▶ [Provided material]:
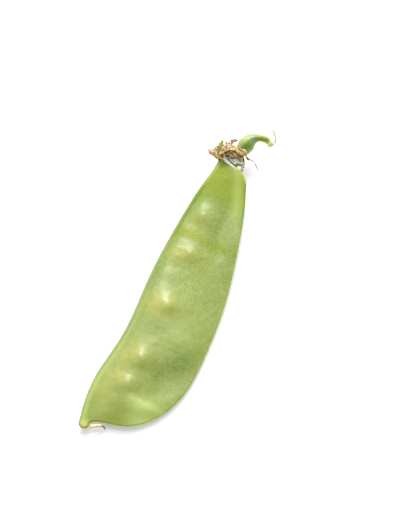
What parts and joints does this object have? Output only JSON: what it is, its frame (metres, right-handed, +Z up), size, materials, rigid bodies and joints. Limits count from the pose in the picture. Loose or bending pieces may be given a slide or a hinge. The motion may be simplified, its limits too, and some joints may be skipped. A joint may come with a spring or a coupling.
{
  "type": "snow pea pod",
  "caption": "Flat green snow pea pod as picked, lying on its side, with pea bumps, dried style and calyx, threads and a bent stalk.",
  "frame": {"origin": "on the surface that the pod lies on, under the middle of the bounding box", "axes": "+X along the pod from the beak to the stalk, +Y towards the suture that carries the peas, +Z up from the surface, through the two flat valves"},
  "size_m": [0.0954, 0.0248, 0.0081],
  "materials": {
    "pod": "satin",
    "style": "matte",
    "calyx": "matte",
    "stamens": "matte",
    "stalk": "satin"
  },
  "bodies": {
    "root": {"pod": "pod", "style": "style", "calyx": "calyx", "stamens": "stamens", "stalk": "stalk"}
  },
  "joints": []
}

▶ [Exercise requirements]:
Examine the data above and state how many of its lines contain the word "materials", with no further remarks.

▶ [Response to this exercise]:
2